Reputation: 414
I am having some trouble trying to split each element within a nested list. I used this method for my first split. I want to do another split to the now nested list. I thought I could simply use the same line of code with a few modifications goal2 = [[j.split("") for j in goal]]
, but I continue to get a common error: 'list' object has no attribute 'split'
. I know that you cannot split a list, but I do not understand why my modification is any different than the linked method. This is my first project with web scraping and I am looking for just the phone numbers of the website. I'd like some help to fix my issue and not a new code so that I can continue to learn and improve my own methods.
import requests
import re
from bs4 import BeautifulSoup
source = requests.get('https://www.pickyourownchristmastree.org/ORxmasnw.php').text
soup = BeautifulSoup(source, 'lxml')
info = soup.findAll(text=re.compile("((?:\d{3}|\(\d{3}\))?(?:\s|-|\.)?\d{3}(?:\s|-|\.)\d{4})"))[:1]
goal = [i.split(".") for i in info]
goal2 = [[j.split("") for j in goal]]
for x in goal:
del x[2:]
for y in goal:
del y[:1]
print('info:', info)
print('goal:', goal)
Output without goal2
variable:
info: ['89426 Green Mountain Road, Astoria, OR 97103. Phone: 503-325-9720. Open: ']

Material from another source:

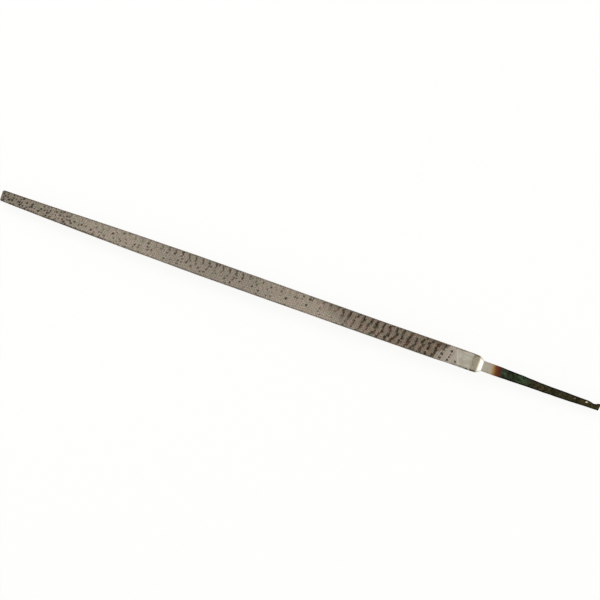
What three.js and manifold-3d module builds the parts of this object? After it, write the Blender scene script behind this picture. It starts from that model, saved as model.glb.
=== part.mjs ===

goal: [[' Phone: 503-325-9720']]
Desired Output with "goal2
" variable:
info: [info: ['89426 Green Mountain Road, Astoria, OR 97103. Phone: 503-325-9720. Open: ']
goal: [[' Phone: 503-325-9720']]
goal2: ['503-325-9720']
I will obviously have more more numbers, but I didn't want to clog up the space. So it would look somthing more like this:
goal2: ['503-325-9720', '###-###-####', '###-###-####', '###-###-####']
But I want to make sure that each number can be exported into a new row within a csv file. So when I create a csv file with a header "Phone" each number above will be in a seperate row and not clustered together. I am thinking that I might need to change my code to a for loop???
Upvotes: 1
Views: 93
Reputation: 13888
The cleaner approach here would be to just do another regex search on your info
, e.g.:
pat = re.compile(r'\d{3}\-\d{3}\-\d{4}')
goal = [pat.search(i).group() for i in info if pat.search(i)]
Outputs:
goal: ['503-325-9720']
Or if there are more than one number per line:
# use captive group instead
pat = re.compile(r'(\d{3}\-\d{3}\-\d{4})')
goal = [pat.findall(i) for i in info]
Outputs:
goal = [['503-325-9720', '123-456-7890']]
Upvotes: 1